I consulted my copy of "American Ornithology" and found the blazer-clad bird was among a family of birds noted for selling prime nesting sites at highly inflated prices.
I shouted out the door that the two were being swindled and they might want to consider a time-share. The one in the blazer tweeted something, which if I could have translated I would have known meant, "Time-share? How many nesting seasons do you think we have, Einstein?"
Then my neighbor called to see if I was okay. Funny that my neighbors never come by for visits any more.
It’s strange to see birds nesting this time of year. Shouldn’t they be sunning on the beach in Palm Springs? And shouldn’t we be digging out of the snow each morning? Scraping our windshields, checking the weather report for the drive home, dreading the high heating bill?
I miss the feeling I get when I arrive home from work on a cold, snowy day. I miss Saturday morning blizzards. I miss the normalcy of the seasons, knowing that the winter moisture will feed farmers what they need to get through the next season.
It’s been a creepy winter, if you know what I mean. Climate changes have left entire civilizations packing up and hitting the road. Are we of Southwest Kansas suddenly going to find ourselves an immense line of humanity -- High Plains refugees trudging toward the Dakotas and greener pastures?
Will historians hundreds of years from now study the "mysterious Kansans," and debate the theories surrounding their sudden disappearance? Will today’s grain elevator be tomorrow’s Stonehenge?
We can’t deny that catastrophic changes can occur that will alter our future, and our future’s future. Just ask the dinosaurs. They were minding their own business when … boom. Suddenly they’re history and all these hairy little creatures calling themselves "mammals" are running around as if they own the place.
Mammals did okay for themselves for several million years until that fateful day when an ape-like creature suddenly decided how nice it would be to stand up straight for a change. This, in turn, compelled God to peer downward and see that his prehistoric stew was just about finished, and that it was time to sprinkle in a little humanity. He separated human beings from animals by giving them two things: a soul and a shave. You might argue that God also gave humanity intelligence. Personally, I think we’re still waiting on that one.
Humankind was very prolific. Over the millennia we grew and learned and advanced and managed to populate nearly every land mass. We created weapons for survival, television for entertainment, and Poptarts for breakfast. We went from a couple of channels to a couple of hundred.
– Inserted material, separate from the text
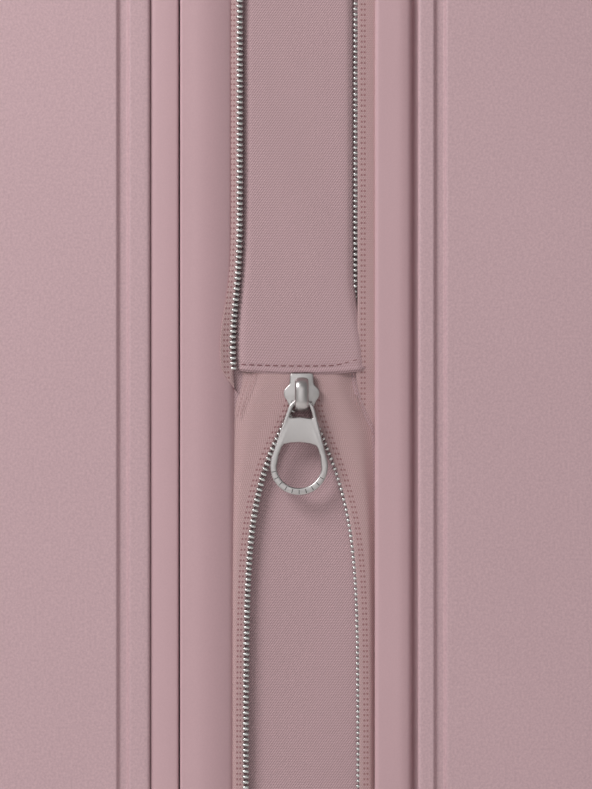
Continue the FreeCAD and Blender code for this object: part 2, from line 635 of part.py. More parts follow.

We went from cavemen to Captain Kirk.
And the changes keep comin’.
Mother Nature certainly is responsible for the more catastrophic changes this globe has endured: the shifting of the tectonic plates; the slow demise of the ice age; the formation of the Rocky Mountains; and chapped, dry lips.
They are the changes that leave us wondering whatever happened to the dinosaurs, the Druids, my cousin Ed. (For most creatures, evolution consists of millions of years of mutation, natural selection and gene flow. For Ed, it happened during the second commercial break of the Beverly Hillbillies. One minute he was watching TV, the next he had a head the size of a beach ball and could levitate his Cheetos. At least that’s what he told me on the phone last night. )
They are the changes that leave us looking up to God and asking, "Are these 85 degree March days just a one-time thing? Or are you planning on making it a habit? The birds and I would really like to know."
And if it isn’t enough that Mother Nature is being difficult, human beings have committed a few catastrophic changes themselves. We had world wars and the H-bomb. We had 9-11. And after all these lessons, humanity still fails to grasp Jesus’ simple message of peace.
The good news is, Christ brought us the ultimate survivors’ kit. To survive any change, whether caused by Mother Nature or each other, we need only check the instruction manual now and then.